Make-up workshops in Tuen Mun seek to bring out transgender beauty
Workshops intended to help transitioning men deal with discrimination
The ability of make-up to create dramatic facial changes may be nothing new, but a series of beauty workshops to be held next month in Tuen Mun is aimed at a very specific group: men who want to become women.
The four-part workshops have been organised by transgender rights advocate Mimi Wong, 58, who had a sex-change operation about four years ago.
Wong approached beauty therapist Tina Chau Wan-ling, 53, who runs a beauty parlour in Tuen Mun, to teach the groups.

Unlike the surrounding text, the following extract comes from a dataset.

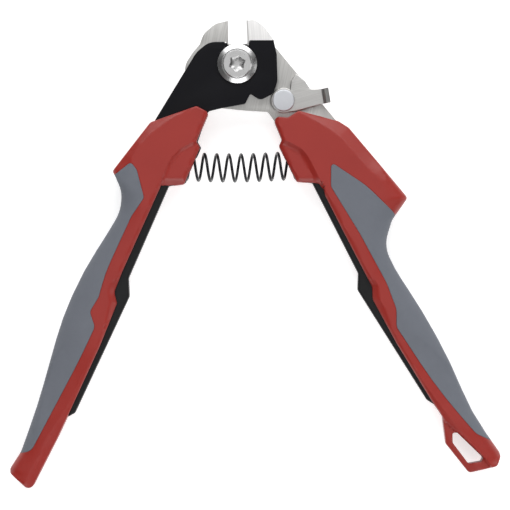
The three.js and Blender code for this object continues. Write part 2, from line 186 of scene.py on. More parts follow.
def grown(corners, d):
    """The same closed corners with every side moved outwards by d mm."""
    places = np.array([c[:2] for c in corners], float)
    after = np.roll(places, -1, axis=0)
    area = np.sum(places[:, 0] * after[:, 1] - after[:, 0] * places[:, 1])
    out = []
    for i, corner in enumerate(corners):
        into = places[i] - places[i - 1]
        onward = after[i] - places[i]
        normals = [np.array([v[1], -v[0]]) / np.linalg.norm(v) * np.sign(area) for v in (into, onward)]
        bisector = normals[0] + normals[1]
        x, y = places[i] + bisector * 2 * d / (bisector @ bisector)
        out.append((x, y, *corner[2:]))
    return out


def even(line, pitch, closed=False):
    """The line with extra points, so that none are further apart than pitch mm."""
    ends = np.roll(line, -1, axis=0) if closed else line[1:]
    starts = line if closed else line[:-1]
    points = []
    for a, b in zip(starts, ends):
        count = max(1, math.ceil(np.linalg.norm(b - a) / pitch))
        points.extend(a + (b - a) * k / count for k in range(count))
    if not closed:
        points.append(line[-1])
    return np.array(points)


print("six corners rounded:", len(rounded([(math.cos(k), math.sin(k), 0.2) for k in range(6)])), "points")

# %% [markdown]
# ## Making and finishing meshes
# Every piece ends as a plain mesh at the origin, in metres, closed and with its faces outwards. Edges
# that turn more than a set angle stay crisp, and the rest shade smoothly, as on moulded or turned parts.

# %% Mesh helpers
CRISP = math.radians(32)
DOUBLES = 0.0005 * MM
BELOW_ALL, ABOVE_ALL = -1, 20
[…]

"I accepted her invitation with no hesitation," Chau said. "Our aim is to help transitioning transgender people. They may experience discrimination and be refused service elsewhere, so hopefully this workshop will offer them what they need."
The first two lessons will cover skin care and how to dress like a woman, with outfits for different occasions.
"The third lesson will extend to other parts of the body, like the hands, which are quite key to building a sense of softness," Chau said.
The final lesson will teach fundamental make-up skills.
Chau said the main challenges were masking men's facial hair, shaping eyebrows so they were thinner and rounder and using powders to create shadows that appear to slim the face.
Wong is also organising counselling workshops for transgender people and hopes to apply for government funding to start a cafe run as a social enterprise for the lesbian, gay, bisexual, transgender and intersex community. These developments come amid an absence of anti-discrimination laws to protect sexual minorities in the city.
"Among those who have come out, many become jobless and live in poverty," Wong said.
"So the first aim of the enterprise is to offer employment to these people so that they do not need to depend on social security to survive."
The cafe will also act as a community hub, providing other services to the transgender community, such as legal advice and dating services.
Another aim of the cafe is to give the rest of the community opportunities to interact with sexual minorities to make society more tolerant and accepting, Wong said.
Wong added that she has approached the Equal Opportunities Commission and the Hospital Authority to help publicise the social enterprise, and had so far received positive responses.